One student told her about a time where he was followed into a bathroom, filmed, and then the subsequent clip was uploaded to Instagram with mean-spirited hashtags. Van Rij calls this behavior cyber torment, and it comes from the disconnect that digital natives like our children have when interacting online.

“Cyberbullying on social media is a real thing,” says van Rij, “and parents must keep an eye out for signs that their child is a victim of cyber torment, or possibly an instigator.”

While some say that the concept of trigger-warnings and safe spaces have taken on a lunacy ripe for satire, van Rij has some common-sense suggestions that can help all parents keep their kids safe.

What to look for

How can parents tell when their children are victims (or perpetrators) of this form of bullying? These are the behaviors to watch out for:

  • Isolation. For example, when you pick your child up from school, does she frequently stand by herself, apart from her classmates? Sometimes, a student will isolate herself if she feels she is being ignored or ridiculed.
  • Mood swings or loss of interest in previously anticipated activities. Being harassed online can consume your thoughts, upset your emotions, and cause loss of appetite and concentration.
  • Overly aggressive behavior and mean speech. Students will mimic what they see around them. If your child is hurting, her actions will show it. Connect with your child’s emotions.

Teaching your kids

It may seem old fashioned, but the best way to teach your kids to avoid being a bully, online or off, is to be kind, open and gentle in your own comments, both on social media and in your interactions in general.

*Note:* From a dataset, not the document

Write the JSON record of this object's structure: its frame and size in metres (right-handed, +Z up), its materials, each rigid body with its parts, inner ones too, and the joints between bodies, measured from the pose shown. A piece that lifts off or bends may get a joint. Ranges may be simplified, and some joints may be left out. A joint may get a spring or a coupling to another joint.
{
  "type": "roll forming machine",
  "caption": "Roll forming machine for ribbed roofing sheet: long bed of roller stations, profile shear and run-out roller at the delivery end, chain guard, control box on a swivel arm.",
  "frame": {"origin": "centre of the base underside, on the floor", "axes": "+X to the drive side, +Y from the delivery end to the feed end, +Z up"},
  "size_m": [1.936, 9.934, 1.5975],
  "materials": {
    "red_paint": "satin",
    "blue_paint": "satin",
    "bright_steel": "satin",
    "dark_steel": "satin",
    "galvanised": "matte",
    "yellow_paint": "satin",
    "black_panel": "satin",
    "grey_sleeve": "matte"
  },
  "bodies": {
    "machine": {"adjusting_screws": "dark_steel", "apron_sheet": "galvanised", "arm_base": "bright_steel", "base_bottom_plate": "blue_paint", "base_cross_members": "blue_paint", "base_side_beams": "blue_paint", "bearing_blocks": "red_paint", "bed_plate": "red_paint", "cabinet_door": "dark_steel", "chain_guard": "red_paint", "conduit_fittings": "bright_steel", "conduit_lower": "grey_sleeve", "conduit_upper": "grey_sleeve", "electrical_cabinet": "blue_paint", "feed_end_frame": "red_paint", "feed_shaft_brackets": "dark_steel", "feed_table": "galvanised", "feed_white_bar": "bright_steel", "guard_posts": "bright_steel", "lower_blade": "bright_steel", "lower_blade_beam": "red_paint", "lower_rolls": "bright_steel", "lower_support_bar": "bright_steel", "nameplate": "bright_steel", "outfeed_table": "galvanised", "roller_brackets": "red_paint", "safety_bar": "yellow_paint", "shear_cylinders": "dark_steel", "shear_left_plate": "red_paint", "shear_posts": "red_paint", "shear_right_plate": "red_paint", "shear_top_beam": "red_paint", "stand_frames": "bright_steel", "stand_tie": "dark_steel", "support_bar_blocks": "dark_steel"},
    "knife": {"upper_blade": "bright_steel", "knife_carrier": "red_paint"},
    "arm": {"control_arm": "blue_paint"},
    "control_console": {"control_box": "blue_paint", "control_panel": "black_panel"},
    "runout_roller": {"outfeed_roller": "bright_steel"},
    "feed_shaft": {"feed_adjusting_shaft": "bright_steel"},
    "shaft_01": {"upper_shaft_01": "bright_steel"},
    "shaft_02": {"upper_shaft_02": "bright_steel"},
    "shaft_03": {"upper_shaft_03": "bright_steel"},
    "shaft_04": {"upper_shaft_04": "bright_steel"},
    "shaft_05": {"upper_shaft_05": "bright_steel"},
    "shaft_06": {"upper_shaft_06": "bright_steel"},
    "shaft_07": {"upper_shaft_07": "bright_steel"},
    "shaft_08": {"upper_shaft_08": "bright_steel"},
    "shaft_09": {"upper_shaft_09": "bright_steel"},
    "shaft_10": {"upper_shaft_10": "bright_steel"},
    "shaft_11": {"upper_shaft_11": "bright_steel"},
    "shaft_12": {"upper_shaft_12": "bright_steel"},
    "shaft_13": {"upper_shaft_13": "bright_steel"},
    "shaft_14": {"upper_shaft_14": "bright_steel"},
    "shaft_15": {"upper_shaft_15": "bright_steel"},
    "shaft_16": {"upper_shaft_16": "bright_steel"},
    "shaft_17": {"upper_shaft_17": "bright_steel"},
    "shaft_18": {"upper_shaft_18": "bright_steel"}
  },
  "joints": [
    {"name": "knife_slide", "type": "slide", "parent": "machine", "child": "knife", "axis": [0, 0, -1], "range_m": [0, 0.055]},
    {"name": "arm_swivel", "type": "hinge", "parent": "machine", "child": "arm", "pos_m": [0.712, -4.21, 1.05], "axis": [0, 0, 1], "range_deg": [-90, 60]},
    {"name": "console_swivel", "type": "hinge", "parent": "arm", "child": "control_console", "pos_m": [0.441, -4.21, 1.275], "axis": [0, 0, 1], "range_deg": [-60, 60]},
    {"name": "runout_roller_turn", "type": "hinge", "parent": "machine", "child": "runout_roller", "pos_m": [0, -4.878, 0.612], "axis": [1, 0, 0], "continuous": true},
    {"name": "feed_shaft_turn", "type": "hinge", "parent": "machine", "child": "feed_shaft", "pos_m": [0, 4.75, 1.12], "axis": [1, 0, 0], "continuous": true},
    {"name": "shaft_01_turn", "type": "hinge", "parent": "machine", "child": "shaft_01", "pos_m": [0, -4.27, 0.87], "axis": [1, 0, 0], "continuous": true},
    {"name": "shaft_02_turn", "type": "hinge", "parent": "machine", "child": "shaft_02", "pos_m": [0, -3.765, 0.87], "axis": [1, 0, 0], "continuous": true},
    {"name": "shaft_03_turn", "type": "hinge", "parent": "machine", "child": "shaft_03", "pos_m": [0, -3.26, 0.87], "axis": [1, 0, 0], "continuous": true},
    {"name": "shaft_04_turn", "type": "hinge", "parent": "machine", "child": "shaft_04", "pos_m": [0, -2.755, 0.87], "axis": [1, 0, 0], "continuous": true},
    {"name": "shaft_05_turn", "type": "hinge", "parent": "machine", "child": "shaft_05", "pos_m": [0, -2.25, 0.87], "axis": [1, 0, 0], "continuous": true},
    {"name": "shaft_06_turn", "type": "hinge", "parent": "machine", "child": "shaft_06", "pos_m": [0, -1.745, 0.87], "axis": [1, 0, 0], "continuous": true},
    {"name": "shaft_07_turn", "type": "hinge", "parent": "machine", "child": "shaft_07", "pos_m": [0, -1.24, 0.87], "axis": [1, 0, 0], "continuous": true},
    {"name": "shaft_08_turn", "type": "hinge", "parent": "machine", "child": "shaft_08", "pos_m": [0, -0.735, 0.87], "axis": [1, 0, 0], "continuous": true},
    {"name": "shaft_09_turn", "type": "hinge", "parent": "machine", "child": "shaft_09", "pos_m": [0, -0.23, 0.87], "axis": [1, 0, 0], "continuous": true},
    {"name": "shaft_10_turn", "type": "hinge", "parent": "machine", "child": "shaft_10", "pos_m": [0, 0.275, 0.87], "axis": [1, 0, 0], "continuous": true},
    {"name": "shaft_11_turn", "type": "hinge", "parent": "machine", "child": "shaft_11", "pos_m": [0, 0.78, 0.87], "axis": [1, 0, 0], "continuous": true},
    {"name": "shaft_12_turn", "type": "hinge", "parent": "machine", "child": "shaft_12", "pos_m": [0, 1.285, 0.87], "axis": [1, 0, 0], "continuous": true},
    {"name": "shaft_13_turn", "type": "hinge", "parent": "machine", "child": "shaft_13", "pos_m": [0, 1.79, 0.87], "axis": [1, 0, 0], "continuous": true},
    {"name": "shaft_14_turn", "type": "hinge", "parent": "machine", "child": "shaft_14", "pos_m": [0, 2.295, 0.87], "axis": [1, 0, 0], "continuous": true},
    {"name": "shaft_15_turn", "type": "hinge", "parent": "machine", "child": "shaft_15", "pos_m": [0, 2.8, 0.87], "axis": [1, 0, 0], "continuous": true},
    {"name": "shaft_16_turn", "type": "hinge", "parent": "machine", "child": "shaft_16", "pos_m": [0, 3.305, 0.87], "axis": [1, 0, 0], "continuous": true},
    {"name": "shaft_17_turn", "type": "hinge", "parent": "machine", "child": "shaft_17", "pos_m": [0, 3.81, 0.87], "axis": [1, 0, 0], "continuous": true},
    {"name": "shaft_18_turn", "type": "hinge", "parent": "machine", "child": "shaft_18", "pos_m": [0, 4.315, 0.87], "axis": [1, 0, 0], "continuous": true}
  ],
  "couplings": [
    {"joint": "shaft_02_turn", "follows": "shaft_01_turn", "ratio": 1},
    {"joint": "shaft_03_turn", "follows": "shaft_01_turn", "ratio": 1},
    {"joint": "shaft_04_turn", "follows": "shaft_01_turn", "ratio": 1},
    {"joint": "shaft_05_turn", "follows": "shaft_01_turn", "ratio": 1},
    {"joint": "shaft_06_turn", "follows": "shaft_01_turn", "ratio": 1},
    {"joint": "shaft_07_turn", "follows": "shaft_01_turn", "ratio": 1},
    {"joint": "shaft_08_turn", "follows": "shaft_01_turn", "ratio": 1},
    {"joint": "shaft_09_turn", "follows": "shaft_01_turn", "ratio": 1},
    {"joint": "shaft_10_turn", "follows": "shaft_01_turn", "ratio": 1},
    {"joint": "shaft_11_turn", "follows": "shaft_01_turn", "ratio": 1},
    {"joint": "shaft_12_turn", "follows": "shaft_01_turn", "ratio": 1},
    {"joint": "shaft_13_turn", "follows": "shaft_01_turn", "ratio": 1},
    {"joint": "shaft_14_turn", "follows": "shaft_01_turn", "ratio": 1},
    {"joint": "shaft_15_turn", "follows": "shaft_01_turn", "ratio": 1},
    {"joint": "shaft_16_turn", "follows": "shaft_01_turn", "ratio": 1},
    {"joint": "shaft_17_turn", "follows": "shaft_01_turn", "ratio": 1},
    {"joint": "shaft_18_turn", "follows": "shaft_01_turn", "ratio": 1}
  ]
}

“There shouldn’t be a double standard,” says van Rij. “When you see someone being unkind in real life, don’t do nothing.”

Instead of expecting your children to “do as you say, not as you do,” it’s better to show the kind of behavior you want to see online and in your everyday life. Your kids see your social media behavior, too. You can be the example and influence your children in a positive way by avoiding anti-social behavior like bad language and stubborn, disrespectful opinions.

“Teach your child that we all judge, and we have a right to our opinions,” says van Rij, “but we need to use wisdom as to when and how to voice what we think.”

Tell your child how you feel about what is going on in the world, both politically and socially. Use the moments when they see something you wish they hadn’t as a platform to open the discussion. Remember not to just vent online, and remind your kids to do the same. Of course, you’ll need to provide a safe place where your children can feel heard.

Finally, van Rij, says, make sure you re-read your own comments online before you hit enter, and teach your kids this valuable habit.

Better smartphone behavior

Smartphones have a tendency to stifle family conversations, making that valuable safe space harder to come by. Try to agree with your child on some smartphone-free times, before you get into a power struggle in the moment.

“For example,” says van Rij, “make it a rule that during mealtimes phones are completely turned off (not even on vibrate mode, but totally OFF) and put in a pile in a different room.”

Whatever the case, having healthy boundaries around smartphone and tablet use, both online and in the real world, will help your kids avoid being the victims of (or the creators of) cyber torment.